ラッパポートに言わせると、学者をそうした合理的な方法で飼育することが期待されていたし、今まさにそれが実現され、われわれの例がそれを実証してくれるというのだ。

「松露」ってのはトリフのこと。そして、学者たちはどんぐりを与えられた博学な豚だというわけです。蟻の次は豚ですか。辛辣。
また、あるとき、ラッパポートは教授に自分の出自を打ち明けます。どうやら彼はユダヤ人であり、ドイツ人による大量虐殺の様を目の当たりにしたとのこと。そして教授は、彼から聞いたその話を4ページにも渡って記しています。

ここでは〈計画〉の歴史を順を追って書くといっておきながら、たしかに本題から外れて先に別のことを書いている。だがそれは、そうする必要があると思ったからだ。

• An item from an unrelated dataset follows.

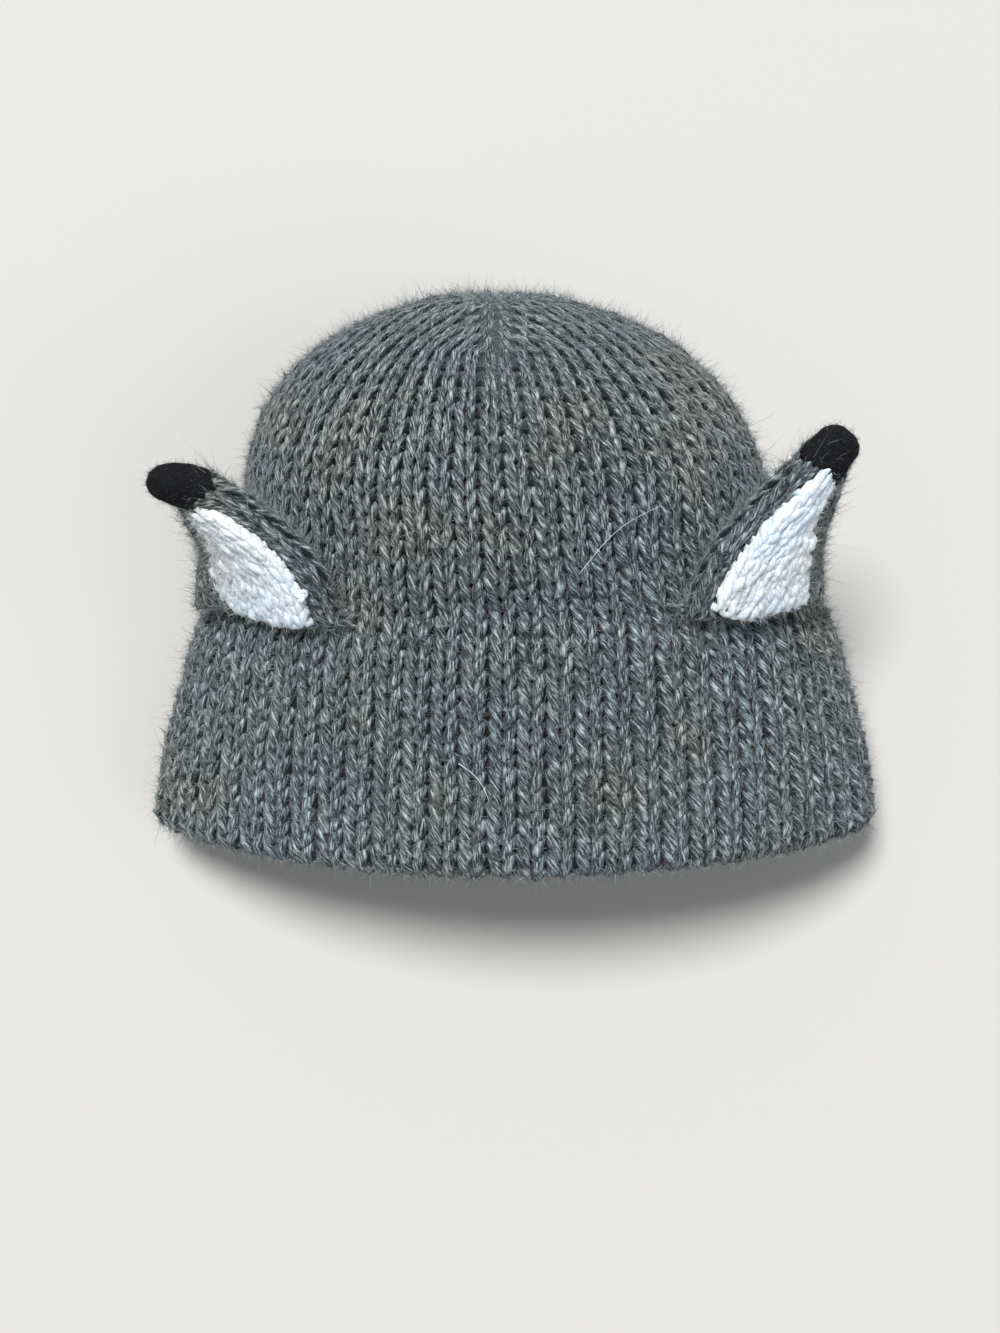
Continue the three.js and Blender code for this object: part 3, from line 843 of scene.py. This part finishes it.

「そうする必要」に関しては、これ以上書かれていません。何故教授は、この手記に直接関係のない戦時下のエピソードをわざわざ記したのでしょうか。


研究施設には3000人に及ぶ学者が集められ、人文科学者と自然化学者がそれぞれ「人間屋(ヒューム)」「物質屋(フィズ)」と隠語で呼び合っています。そして、この二つの集団の間には根深い対立があります。
さらに、施設のあちこちに、核施設の名残である標識や計器が残されています。ここが原子力の驚異にさらされていた場所だということを、嫌でも意識せざるを得ません。
想像してみましょう。世間から隔離され核開発の亡霊がチラつく施設で、学者同士小競り合いをしながら、政府から常に監視されている。しかし、研究の先行きはまったく見えない。ここが、息苦しく陰鬱な場所であることは間違いないでしょう。
しかし、教授の憂鬱の源はこの最悪の環境にだけあるのではありません。

最初は、そこの条件がとても耐えられそうには思えなかった(中略)。だが、ゆっくりと辛抱強くやれば、法王選挙会議にだって人間の肉を食わせられるものだ。人間が心理的に順応するメカニズムは、実に仮借ない。

すさまじい比喩です。シビれるわ。僕はクリスチャンじゃないからわかりませんが、これはかなり「悪魔的な」フレーズなんじゃないかな。「マスターズ・ヴォイス=神の声」を研究してるってのに…。

どんなことにも順応し、その結果ありとあらゆることを受け入れてしまうわれわれの才能は、人類のもっとも危険な能力のひとつである。融通無碍な適応性を持った造形物が、明確な倫理をもちうるわけがないのだ。

この章のラストの文章です。これは、マスターズ・ヴォイス計画についてだけ言っているのではありません。ここが、元核施設だということを思い出してください。そして、何故ユダヤ人虐殺について教授がわざわざ書かなければならなかったのか、ということに思いを馳せてください。
苦々しい教授の表情が浮かんでくるようです。


というところで、今日はここ(P84)まで。ようやく、全体の1/3を過ぎたくらいかな。